Most people think time is like a river, that it takes a team of workmen and an army of earthmoving vehicles to restructure, but I have seen the face of time and I can tell you they are wrong.
When Sands of Time came out, the ability to rewind your game to avoid death seemed new and exciting, and it had the added bonus of fitting neatly into the plot of the game. Since then, the Prince of Persia series has milked that notion, albeit under the watchful gaze of the same story arc, giving you power over time because of the distant presence of these same sands. The Forgotten Sands doesn’t get away with this so well, but at least it feels like part of the series.
The Forgotten Sands, for those who don’t know, is one of those rare things, an interquel. Set between Sands of Time and the emo-tastic Warrior Within, Forgotten Sands concerns the slightly more down to earth Prince’s journey to prove his worth to his father (the entire saga of the last game, perfect worth-proving fodder, having never happened to all but the Prince himself) by shadowing his older and gruffer brother.
The game had a lot to live up to, both in mechanics and in story. Writing an interquel is never easy, especially when the series has actually been concluded, and using it primarily to plug plot holes would be somewhat foolish and wasteful. Ubisoft manage to avoid this problem, however, by making a whole new set of plot holes for you to obsess over.
So the game begins with you fighting your way across your brother’s city, hacking and slashing your way through the evil army of interlopers. Combat in Forgotten Sands is a simple affair. There’s no blocking, weak but plentiful enemies, and a very gamey looking system of magic orbs that spring from corpses and jars. Actually, to be fair, the orbs don’t appear until you’ve collected this game’s magical mcguffin, half of the Key of Solomon, the other half of which your brother holds.
The Key, worn in the chest hole that would later store the never-really-explained medallion of time, allows the Prince to get stronger with each and every kill, absorbing the souls of the sand monsters and allowing you to channel them into upgrades. It’s a typical upgrade system, more health and time reversing power and whatnot, but it has the benefit of at least being explained within the story. In fact, this whole levelling up thing is one of the main driving forces of the entire plot, the Prince striving to warn his brother of the dangers of levelling up. Once I realised that, the game-ness of the system was somewhat negated.

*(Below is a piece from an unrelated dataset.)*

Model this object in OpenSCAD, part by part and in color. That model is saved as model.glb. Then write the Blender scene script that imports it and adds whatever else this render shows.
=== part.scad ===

But combat and plot are, and should, be secondary to the acrobatics in a Prince of Persia game. Forgotten Sands does this reasonably well, striking a nice balance whereby the acrobatic puzzles are nice and varied without falling into the trap of increasing his moveset, something the Tomb Raider games have been shoddy with for instance. The Prince doesn’t have any moves that he obtains later in the series, but to provide new challenges Ubosift have given him new ones that are helpfully removed in the final scene of the game.
Gifted upon him by a partially clad Djinn, the Prince is given control over time (again), the ability to place water into temporal stasis for a brief moment or two, a homing teleport and ‘memory of how places once looked’, allowing him to reverse the damage done by time to repair staircases and the like. While these powers are drip fed to you throughout the game, the pacing at which you receive them is a perfect match for the escalation of difficulty. By the end of the game you will be forced to freeze and unfreeze water while flicking various platforms into existence with absolute perfect timing. It provides some interesting puzzles throughout the game although, admittedly, some of them seem particularly forced.
Ultimately, this all adds up to make a game that fits into the series quite well. The Prince certainly feels closer to Sands of Time Prince than Two Thrones Prince, and the story goes some way to explaining his emo-riffic condition in Warrior Within. That said, it is not a neat fit. The ending is abrupt and just screams for a sequel that isn’t Warrior Within, which is somewhat irritating.
Warrior Within begins with an explanation that the Prince has wandered the earth for a few years, learning to fight and avoid the Dahaka, and so there certainly is room for more adventures between Sands of Time and Warrior Within. I had hoped that Forgotten Sands would have been that game, that it would feed neatly into that backstory, foreshadow his dark and desperate future to come, but instead it does nothing but portray itself as the first part in yet another trilogy. A trilogy inside a trilogy.
I digress, an any further comment on the story and its trilogy-ness would get into spoiler territory. The fact remains, however, that Forgotten Sands is a good game, and a definite fit in the Sands of Time universe. Gone is the smarmy Nolan North Prince, with the sarcy and inoffensively pompous Yuri Lowenthal Prince returning, complete with his signature brand of near-possible acrobatics. What innovations there are fit the feel of the game without breaking the continuity in any real way, and while the combat is a bit unusual there are some moments where it makes you feel like an engine of violence, particularly towards the end.
If this is the start of a recursive trilogy-within-a-trilogy, then at least it won’t suck.